Technical Report: DCC-97-7
Optimising Parallel Logic Programming Systems
for Scalable Machines
Vítor Santos Costa & Ricardo Bianchini
LIACC & COPPE/Sistemas
Universidade do Porto & Universidade Federal do Rio de Janeiro
September 1997
Abstract
Logic programs are good examples of symbolic applications that often
exhibit large amounts of implicit parallelism and that can greatly
benefit from parallel computers. Parallel logic programming (PLP)
systems have obtained excellent results for traditional bus-based
shared-memory architectures. However, the scalable multiprocessors
being developed today pose new challenges, such as the high latency
of memory accesses and the demand for scalability. Our experience
with a sophisticated PLP system, Andorra-I, demonstrates that indeed
performance suffers greatly on modern architectures. This paper
addresses the question of whether the poor performance is inherent
to the complex structure of PLP systems or can be improved through
careful analysis and tuning. In order to answer this question, we
perform a detailed analysis of the cache behaviour of all Andorra-I
data structures via execution-driven simulation of a DASH-like
multiprocessor. Based on this analysis we optimise the Andorra-I
code using 5 different techniques. We present the isolated and
combined performance improvements provided by these optimisations.

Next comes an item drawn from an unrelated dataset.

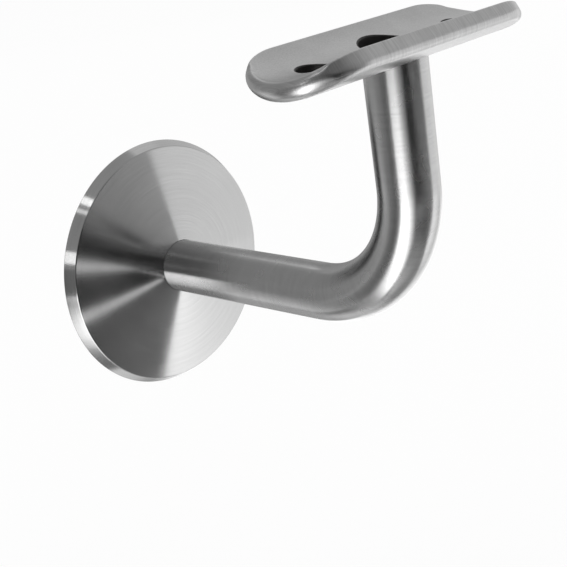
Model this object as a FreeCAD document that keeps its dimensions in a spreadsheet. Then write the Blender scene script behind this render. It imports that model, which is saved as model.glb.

The overall results we obtained are quite impressive. A few of our
logic programs begun to approach linear speedup as a result of our
optimisations. In fact, for one of our programs the speedup of the
modified Andorra-I is a factor of 3 higher than that of the original
version of the system on 24 processors. Our main conclusion is then
that, even though PLP systems are indeed complex and sometimes
irregular, these systems can and should perform well on modern
scalable multiprocessors.
Keywords: Scalable Multiprocessors, Parallel Logic Programming,
And-Or Parallelism, Performance Evaluation.